Entries from a dataset:

※ ※ ※

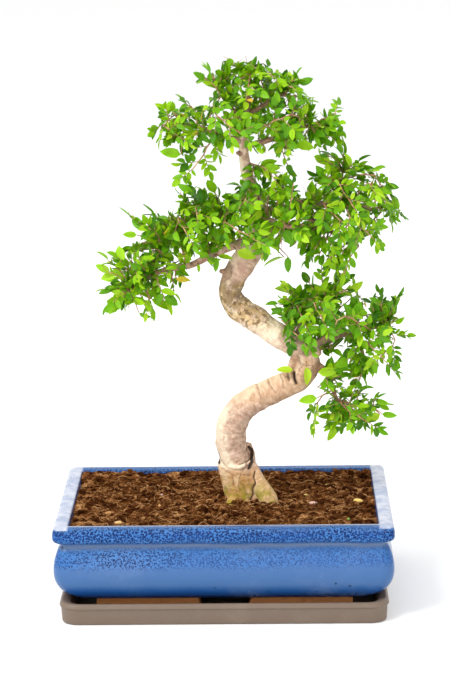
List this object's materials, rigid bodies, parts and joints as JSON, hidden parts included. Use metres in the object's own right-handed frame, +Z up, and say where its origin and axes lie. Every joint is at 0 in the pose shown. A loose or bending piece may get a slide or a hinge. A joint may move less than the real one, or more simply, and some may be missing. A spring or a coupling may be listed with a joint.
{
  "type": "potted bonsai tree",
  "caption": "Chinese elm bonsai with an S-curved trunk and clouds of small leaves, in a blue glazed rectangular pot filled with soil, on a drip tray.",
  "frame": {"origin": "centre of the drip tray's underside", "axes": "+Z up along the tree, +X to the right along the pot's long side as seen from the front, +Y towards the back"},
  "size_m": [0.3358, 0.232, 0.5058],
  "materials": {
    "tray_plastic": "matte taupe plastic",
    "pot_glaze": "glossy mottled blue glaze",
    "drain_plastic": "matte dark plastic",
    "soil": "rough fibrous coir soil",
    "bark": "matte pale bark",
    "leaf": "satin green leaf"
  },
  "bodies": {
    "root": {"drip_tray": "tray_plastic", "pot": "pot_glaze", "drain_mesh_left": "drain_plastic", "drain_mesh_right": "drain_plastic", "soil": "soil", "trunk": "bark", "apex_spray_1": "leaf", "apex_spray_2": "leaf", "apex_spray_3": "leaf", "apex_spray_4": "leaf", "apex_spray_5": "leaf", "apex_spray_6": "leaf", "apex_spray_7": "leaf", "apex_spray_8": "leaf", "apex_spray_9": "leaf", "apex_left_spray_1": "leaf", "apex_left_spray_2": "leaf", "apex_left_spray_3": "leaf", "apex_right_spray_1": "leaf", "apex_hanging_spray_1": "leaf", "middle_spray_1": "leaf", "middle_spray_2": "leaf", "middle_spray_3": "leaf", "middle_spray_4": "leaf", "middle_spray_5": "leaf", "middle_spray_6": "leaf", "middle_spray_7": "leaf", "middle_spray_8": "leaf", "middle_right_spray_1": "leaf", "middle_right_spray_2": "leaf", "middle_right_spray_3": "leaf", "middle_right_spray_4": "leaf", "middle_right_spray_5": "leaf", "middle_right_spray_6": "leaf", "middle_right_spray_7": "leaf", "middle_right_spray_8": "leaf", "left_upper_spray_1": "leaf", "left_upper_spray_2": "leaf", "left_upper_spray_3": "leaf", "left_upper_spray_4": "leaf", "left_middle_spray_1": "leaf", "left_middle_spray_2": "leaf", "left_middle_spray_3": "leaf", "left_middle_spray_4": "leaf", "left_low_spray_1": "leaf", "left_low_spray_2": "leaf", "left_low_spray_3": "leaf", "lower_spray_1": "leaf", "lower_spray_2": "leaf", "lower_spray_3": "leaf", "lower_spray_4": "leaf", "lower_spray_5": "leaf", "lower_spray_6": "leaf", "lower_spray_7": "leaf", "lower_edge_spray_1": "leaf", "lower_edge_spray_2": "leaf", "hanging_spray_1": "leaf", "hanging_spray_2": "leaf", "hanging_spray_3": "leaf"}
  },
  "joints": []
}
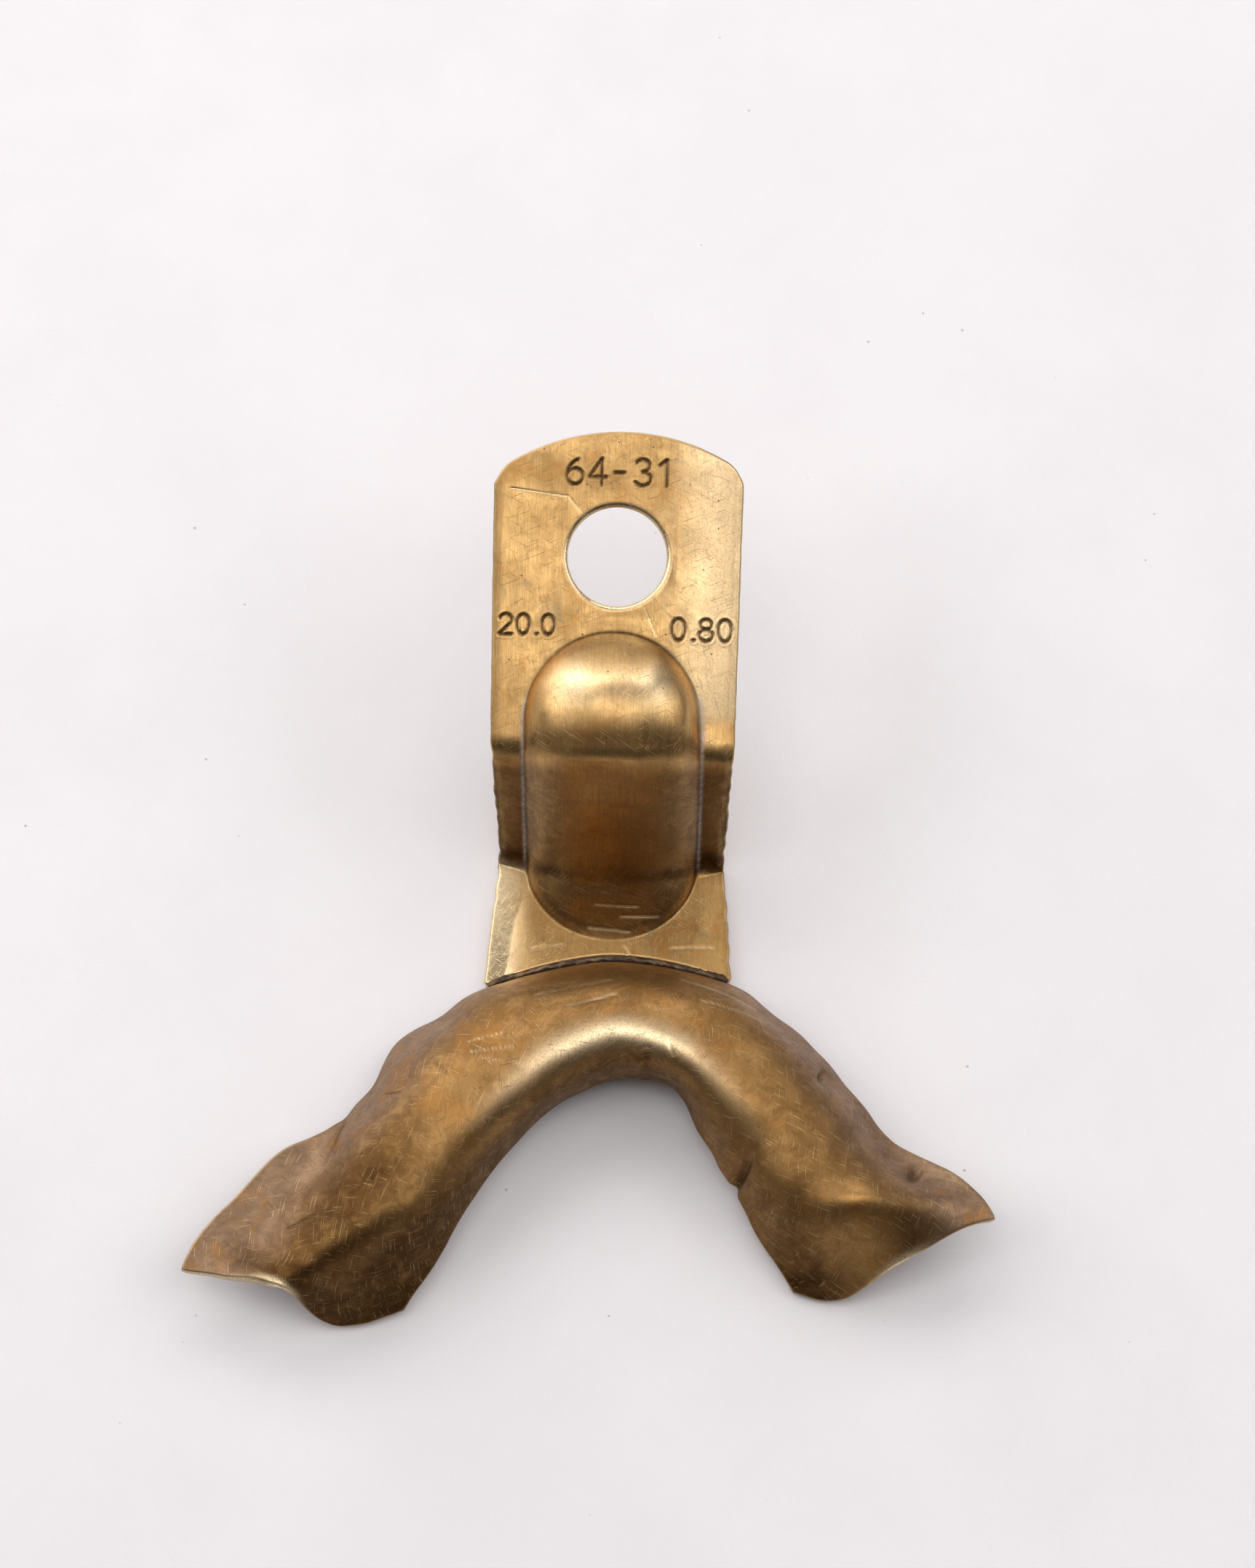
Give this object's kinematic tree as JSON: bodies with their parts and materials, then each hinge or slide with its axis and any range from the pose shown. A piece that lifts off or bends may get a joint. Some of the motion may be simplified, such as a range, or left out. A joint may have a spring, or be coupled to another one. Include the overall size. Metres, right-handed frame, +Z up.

※ ※ ※

WORK TO COMPLETE >>
Extract every entry in the listing word for word.

WRITTEN REPLY >>
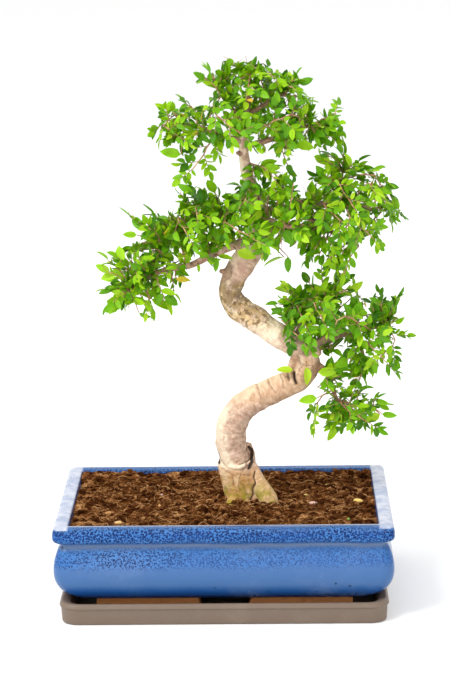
List this object's materials, rigid bodies, parts and joints as JSON, hidden parts included. Use metres in the object's own right-handed frame, +Z up, and say where its origin and axes lie. Every joint is at 0 in the pose shown. A loose or bending piece may get a slide or a hinge. A joint may move less than the real one, or more simply, and some may be missing. A spring or a coupling may be listed with a joint.
{
  "type": "potted bonsai tree",
  "caption": "Chinese elm bonsai with an S-curved trunk and clouds of small leaves, in a blue glazed rectangular pot filled with soil, on a drip tray.",
  "frame": {"origin": "centre of the drip tray's underside", "axes": "+Z up along the tree, +X to the right along the pot's long side as seen from the front, +Y towards the back"},
  "size_m": [0.3358, 0.232, 0.5058],
  "materials": {
    "tray_plastic": "matte taupe plastic",
    "pot_glaze": "glossy mottled blue glaze",
    "drain_plastic": "matte dark plastic",
    "soil": "rough fibrous coir soil",
    "bark": "matte pale bark",
    "leaf": "satin green leaf"
  },
  "bodies": {
    "root": {"drip_tray": "tray_plastic", "pot": "pot_glaze", "drain_mesh_left": "drain_plastic", "drain_mesh_right": "drain_plastic", "soil": "soil", "trunk": "bark", "apex_spray_1": "leaf", "apex_spray_2": "leaf", "apex_spray_3": "leaf", "apex_spray_4": "leaf", "apex_spray_5": "leaf", "apex_spray_6": "leaf", "apex_spray_7": "leaf", "apex_spray_8": "leaf", "apex_spray_9": "leaf", "apex_left_spray_1": "leaf", "apex_left_spray_2": "leaf", "apex_left_spray_3": "leaf", "apex_right_spray_1": "leaf", "apex_hanging_spray_1": "leaf", "middle_spray_1": "leaf", "middle_spray_2": "leaf", "middle_spray_3": "leaf", "middle_spray_4": "leaf", "middle_spray_5": "leaf", "middle_spray_6": "leaf", "middle_spray_7": "leaf", "middle_spray_8": "leaf", "middle_right_spray_1": "leaf", "middle_right_spray_2": "leaf", "middle_right_spray_3": "leaf", "middle_right_spray_4": "leaf", "middle_right_spray_5": "leaf", "middle_right_spray_6": "leaf", "middle_right_spray_7": "leaf", "middle_right_spray_8": "leaf", "left_upper_spray_1": "leaf", "left_upper_spray_2": "leaf", "left_upper_spray_3": "leaf", "left_upper_spray_4": "leaf", "left_middle_spray_1": "leaf", "left_middle_spray_2": "leaf", "left_middle_spray_3": "leaf", "left_middle_spray_4": "leaf", "left_low_spray_1": "leaf", "left_low_spray_2": "leaf", "left_low_spray_3": "leaf", "lower_spray_1": "leaf", "lower_spray_2": "leaf", "lower_spray_3": "leaf", "lower_spray_4": "leaf", "lower_spray_5": "leaf", "lower_spray_6": "leaf", "lower_spray_7": "leaf", "lower_edge_spray_1": "leaf", "lower_edge_spray_2": "leaf", "hanging_spray_1": "leaf", "hanging_spray_2": "leaf", "hanging_spray_3": "leaf"}
  },
  "joints": []
}
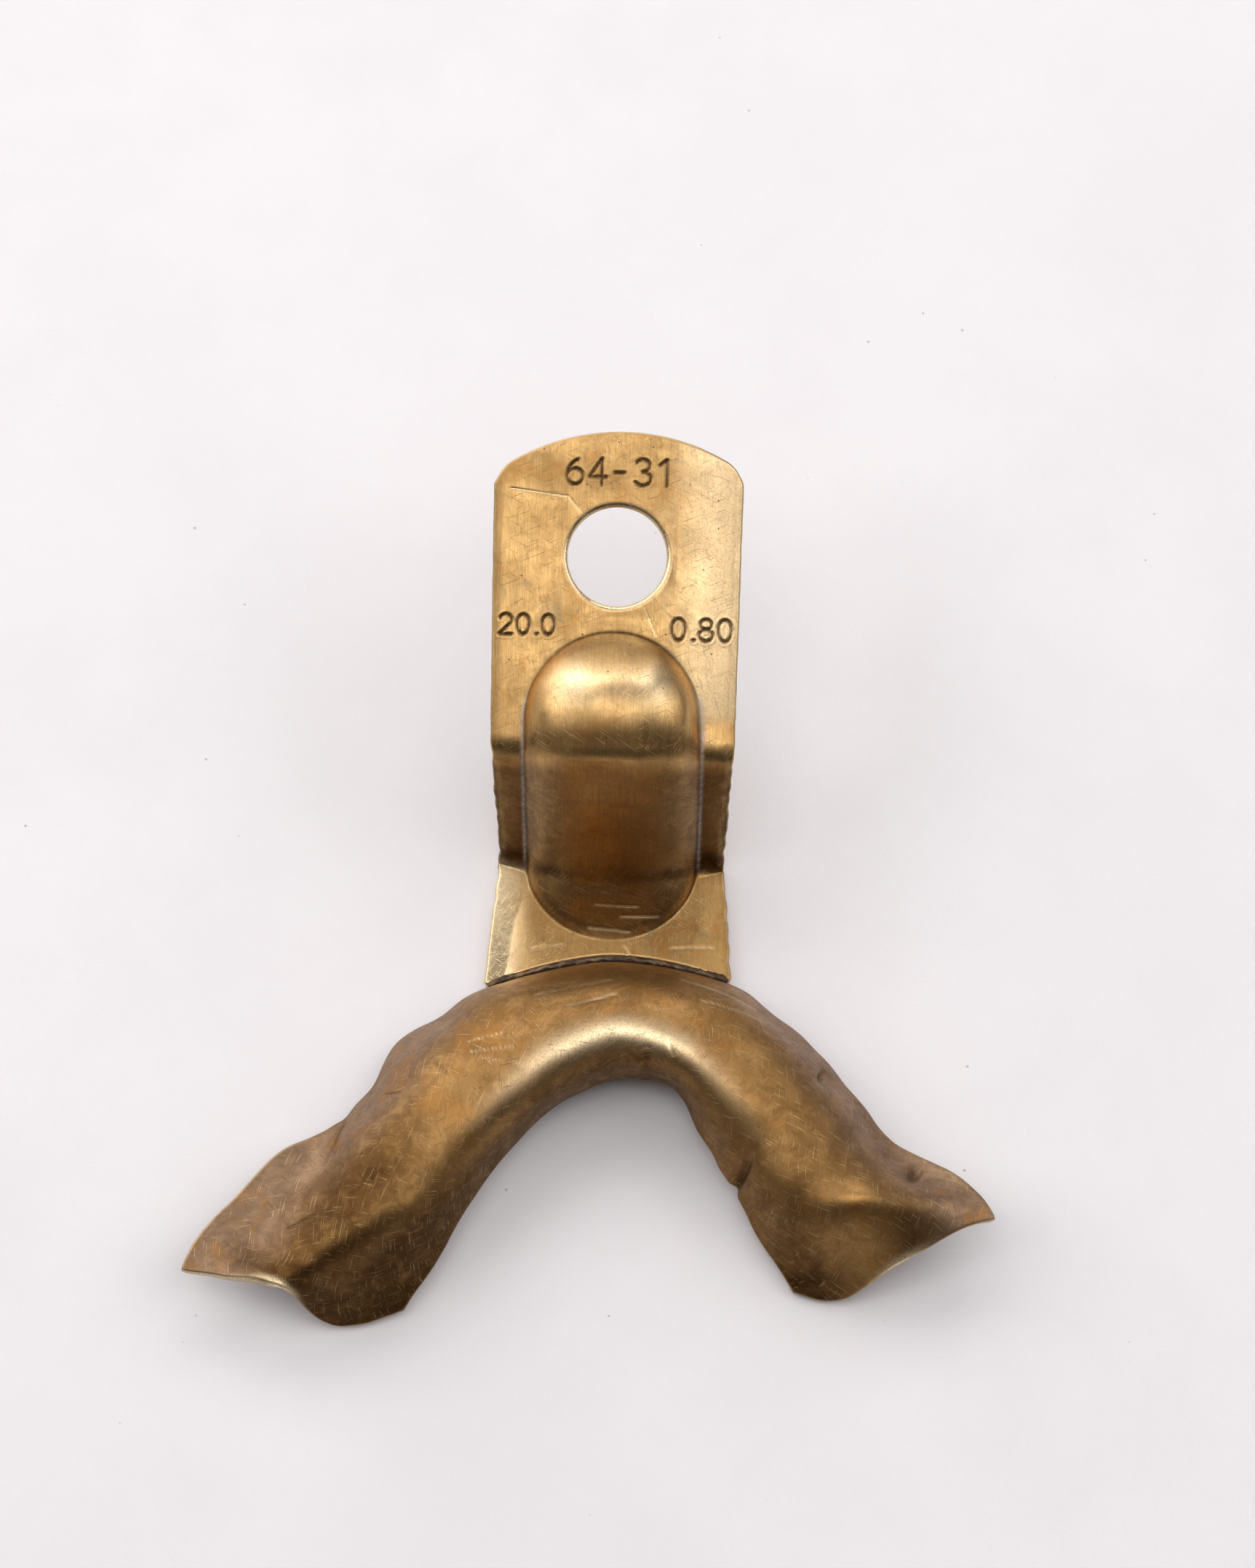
Give this object's kinematic tree as JSON: bodies with their parts and materials, then each hinge or slide with its axis and any range from the pose shown. A piece that lifts off or bends may get a joint. Some of the motion may be simplified, such as a range, or left out. A joint may have a spring, or be coupled to another one. Include the overall size. Metres, right-handed frame, +Z up.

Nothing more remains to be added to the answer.